The worker thread has direct knowledge of the ability of a processor to make progress (by inspecting its input/output buffers).
Integration with Hazelcast IMDG
As Jet is built on top of the Hazelcast platform, there is a tight integration between Jet and IMDG. The Hazelcast Operations are used for different actions that can be performed on a job. Jet can also be used with the Hazelcast Client, which uses the Hazelcast Open Binary Protocol to communicate different actions to the server instance.
Jet embedds Hazelcast IMDG. Therefore, Jet can use Hazelcast IMDG maps, caches and lists on the embedded cluster as sources and sinks of data and make use of data locality. Jet can also use any remote Hazelcast IMDG instance via Hazelcast IMDG connector.
Members and Clients
A Hazelcast Jet instance is a unit where the processing takes place. There can be multiple instances per JVM, however this only makes sense for testing. An instance becomes a member of a cluster: it can join and leave clusters multiple times during its lifetime. Any instance can be used to access a cluster, giving an appearance that the entire cluster is available locally.
On the other hand, a client instance is just an accessor to a cluster and no processing takes place in it.
In its current version, Hazelcast Jet can only detect a failure in one of the cluster members that was running the computation, and abort the job. A feature planned for the future is fault tolerance: the ability to go back to a saved snapshot of the computation state and resume the computation without the failed member.
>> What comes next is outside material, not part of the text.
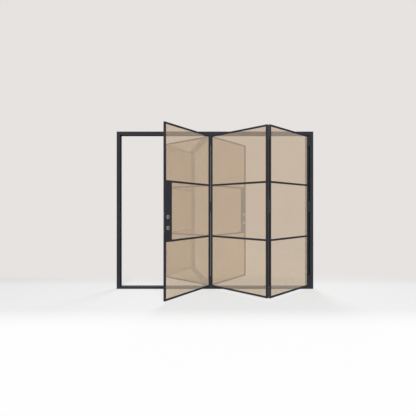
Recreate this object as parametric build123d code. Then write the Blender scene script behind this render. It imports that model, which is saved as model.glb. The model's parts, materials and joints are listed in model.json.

Hazelcast Jet supports the scenario where a new member joins the cluster while a job is running. Currently the ongoing job will not be re-planned to start using the member, though; this is on the roadmap for a future version. The new member can also leave the cluster while the job is running and this won’t affect its progress.
Discovery and Networking
Jet uses Hazelcast IMDG discovery for finding the members in the cluster. On the wire Jet uses custom lightweight serialization for small and frequently used types (primitive types and strings) and delegates to Hazelcast serialization for the rest.